An Alphabet of Meaning

A college friend of mine once told me something that has stuck with me for nearly a decade and a half. She was considering a film major because, she told me, “film is a better form of communication than language.” She ended up studying neuroscience and computers instead, but that statement changed the way I think about art and media forever.

I never would have thought to put it in those terms, but of course film is a better form of communication than language. Film can contain language, of course, but it also wraps that language in music, lighting, scenery, characters, a story, camera angles and special effects, all edited to the microsecond with surgical precision, often by dozens or hundreds of people. It’s hard to imagine a better tool to convey meaning, precisely because it encompasses and integrates so many other things that convey meaning.
Meaning is a tricky thing. No matter how carefully one tries to express it in any form, it’s always liable to be missed or misconstrued, sometimes for better or worse. Any form of communication is inherently a two-way street, whether it’s really interactive or not (books, for example, can be misread or expounded upon, depending on who reads and interprets them). But it’s in that dependence on an audience that meaning comes to life. I find it useful to turn to musicologist Christopher Small and his concept of musicking, (that is, music as a process (verb), rather than an object (noun)):
“The act of musicking establishes in the place where it is happening a set of relationships, and it is in those relationships that the meaning of the act lies. They are to be found not only between those organized sounds which are conventionally thought of as being the stuff of musical meaning but also between the people who are taking part, in whatever capacity, in the performance; and they model, or stand as metaphor for, ideal relationships as the participants in the performance imagine them to be: relationships between person and person, between individual and society, between humanity and the natural world and even perhaps the supernatural world.”
This incomprehensibly vast network of relationships is where meaning is created. And as we become an increasingly global society, this network of relationships grows evermore vast and incomprehensible. One strange side-effect has been the proliferation of CGI-heavy summer blockbusters (jokes don’t always translate into other languages, but explosions do, so these do better than comedies in overseas markets). However, I refuse to believe that exploding robots are the only message worth sending to a global audience. But more messages to send depends on more messengers to send them.
I’m not suggesting that the next step is to democratize filmmaking — that’s already happened. And moreover, film (broadly defined) is having a moment now because every person on earth is staring at a screen for most of their waking hours; but as we’re frogmarched away from our screens to mixed reality contact lenses or neural lacing or whatever terrifying sci-fi bullshit comes next, film as we currently understand it will go the way of the zoetrope.

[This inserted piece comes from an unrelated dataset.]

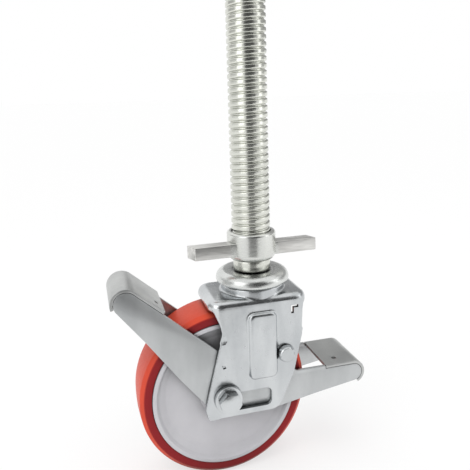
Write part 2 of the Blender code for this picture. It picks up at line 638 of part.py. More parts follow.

To truly universalize communication in its most effective state, we need an alphabet of meaning, a catalog of things that cannot otherwise be expressed, and might mean different things to different people. For instance, one symbol might refer to a day at the beach for one person, a hug from their grandmother for another, or the smell of fresh cut grass to someone else. Alternately, another symbol might mean the feeling of just missing the train when you’re already late for work for one person, or that time in second grade when you called the teacher “mom” to another person.
It’s hard to imagine the form such symbols would take, and at this point I don’t really have a clear concept. Some combination of art, linguistics, neuroscience, and deep learning may approximate it, but in all likelihood our current technologies can’t quite get us there. However, I believe that it is essential to work towards in whatever way we can. The challenges that we will face over the rest of the 21st century (and hopefully beyond) will depend on our ability to communicate increasingly deep and complex ideas, to look past differences of language and culture and to focus on what we all share as humans.